In spite of putting hours of study and preparation into preaching, three emails arrive on Monday telling you how disappointing, offensive, or theologically imprecise your sermon was. In spite of putting in your best effort to craft worship services that artfully draw people into the presence of God, the varied criticisms still come: the liturgy is too formal and too informal; the music is too upbeat and too mellow; the song selection is too contemporary and too traditional; the people are not welcoming enough and too invasive.

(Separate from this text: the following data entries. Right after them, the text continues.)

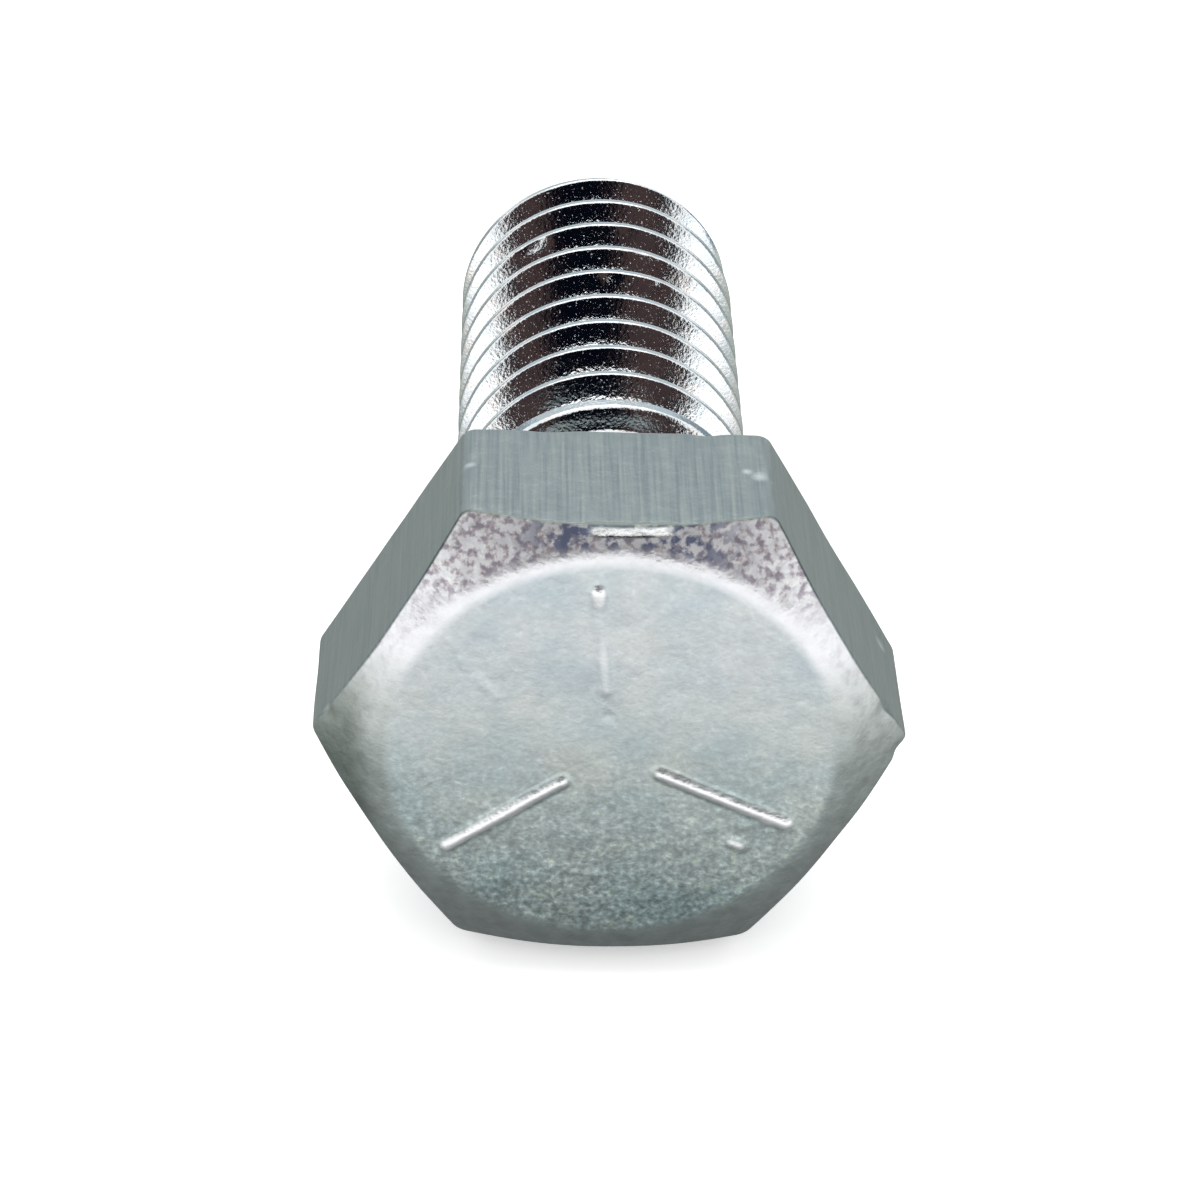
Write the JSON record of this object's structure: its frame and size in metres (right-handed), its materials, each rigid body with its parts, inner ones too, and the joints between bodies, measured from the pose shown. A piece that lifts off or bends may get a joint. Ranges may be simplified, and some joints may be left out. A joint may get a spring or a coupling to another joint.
{
  "type": "hex bolt",
  "caption": "Short hex head bolt with a chamfered head, raised radial grade marks, a round washer face, and a right-hand coarse thread that runs up to the head.",
  "frame": {"origin": "on the screw's axis, at the middle of its overall length", "axes": "+Y runs along the screw from the head to the tip, and +Z is square to one of the six flats, so two flats face +Z and -Z and two corners lie on the X axis"},
  "size_m": [0.0146, 0.0244, 0.0126],
  "materials": {
    "forged_zinc": "bright zinc plate on a cold-forged steel head, satin, faintly blue",
    "rolled_zinc": "bright zinc plate on a rolled steel thread, close to a mirror"
  },
  "bodies": {
    "root": {"hex_head": "forged_zinc", "threaded_shank": "rolled_zinc"}
  },
  "joints": []
}
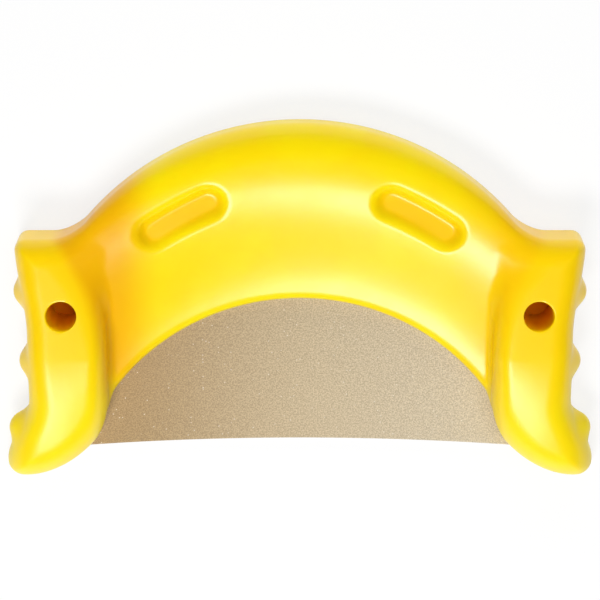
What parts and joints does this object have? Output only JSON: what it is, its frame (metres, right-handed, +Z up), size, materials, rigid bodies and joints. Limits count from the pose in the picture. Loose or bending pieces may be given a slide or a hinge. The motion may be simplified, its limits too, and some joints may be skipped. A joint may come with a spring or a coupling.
{
  "type": "moulded foothold arch",
  "caption": "Low moulded elastomer arch with a dished wall, bolt-down ears, outward toes and outer lugs, seated over a thin gritty sheet.",
  "frame": {"origin": "on the floor, in the middle of the whole", "axes": "+X to the right, +Y from the toes to the crown, +Z up from the floor"},
  "size_m": [0.2068, 0.1272, 0.024],
  "materials": {
    "moulding": "glossy moulded",
    "sheet": "fine grit"
  },
  "bodies": {
    "root": {"arch_moulding": "moulding", "grit_sheet": "sheet"}
  },
  "joints": []
}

In spite of spending countless hours of prayer that God would bring revival and renewal to your church, it remains stunted in its growth, mundane in its ministry, lukewarm in its love, invisible in its impact, and held back by the demands and drama of its most narcissistic and divisive members.

This sort of anticlimax in ministry can be hard on the heart. What can we do with it, apart from choosing to live in self-protective isolation?

When you are tempted to give up, I encourage you to remember not only the past but also the future, where the significance of your life’s work, which may seem so small, will be revealed as an essential part of what God is doing to bring about the healing of the nations.

In my own moments of pastoral discouragement and isolation, I have often forced myself to remember that Jesus Christ—who was not an imperfect leader like me, but a perfect one—faithfully and prayerfully poured everything he had into his 12 disciples for three solid years. And what was the return on his investment? His three closest friends fell asleep when he asked them for prayer, Judas betrayed him for a handful of coins, Peter denied him three times, and when he needed them most, they all abandoned him and left him to die alone. How must Jesus, the Author and Perfecter of our faith, have felt each time he referred to his closest friends as “you who are of little faith”?

If the King of all Kings, the Governor of all Governors, the Boss of all Bosses, and the Leader of all Leaders—who did everything in perfection and was so “successful” in his mission that he even conquered death—would undergo anticlimax, then we should certainly expect the same for ourselves.

Finding purpose and satisfaction and hope in work that appears anticlimactic can seem impossible. In a sense, we are all like Sisyphus, the Greek mythological character, aren’t we? Because of his selfish ambition and deceitfulness, Sisyphus was condemned to eternal punishment. His sentence consisted of rolling a large rock to the top of a hill. Each time he got close to the top, the rock would slip out of his grasp and roll back down to the bottom. For the rest of eternity, he would be doomed to repeat this frustrating task.

One time, J. R. R. Tolkien, looking for an outlet for his Sisyphus-like frustration with his own work, penned a short story called “Leaf by Niggle.” The story’s main character is an artist who has been commissioned to paint a mural on the side of city hall.

Niggle spends his entire career attempting to create the mural about which he dreamed: a large, robust, colorful, and fruit-bearing tree that would inspire many. But in the end, the artist is only able to eke out a single leaf. After this, he dies.

On the train to heaven, Niggle sees a vague yet familiar image in the distance. He asks the conductor to stop the train. He steps off the train and, as he approaches the object, discovers that it is a tree—his tree—complete and more lovely and fruitful than he ever hoped or imagined. And there, right in the middle of the tree, is his contribution—Niggle’s leaf for the whole world to see.

It is then that Niggle realizes that his little leaf is a part of something grand, a part of a Greater Work by a Greater Artist for the enjoyment and flourishing of a Greater and Everlasting City.

I’m told that Tolkien wrote “Leaf by Niggle” as a way of processing his feelings of anticlimax about another work he had spent years of his life creating. He was convinced that this painstaking project would never be seen, enjoyed, or appreciated by anyone.

The name of this presumably insignificant work was The Lord of the Rings.

Have your dreams have been spoiled or shattered? Have you tasted anticlimax, and considered walking away from it all because you can’t see what good your work is doing?

In those moments when you are tempted to give up, I encourage you to remember not only the past but also the future, where the significance of your life’s work, which may seem so small, will be revealed as an essential part of what God is doing to bring about the healing of the nations (Rev. 22:2).

Although it is sometimes hard to believe that your work, done for God’s glory, has enduring significance, it absolutely does.

As a wise and divinely inspired soul once wrote to his wearied companions and fellow workers in the gospel, “Let us not grow weary of doing good, for in due season we will reap, if we do not give up” (Gal. 6:9).

What you are doing matters. Don’t ever forget that.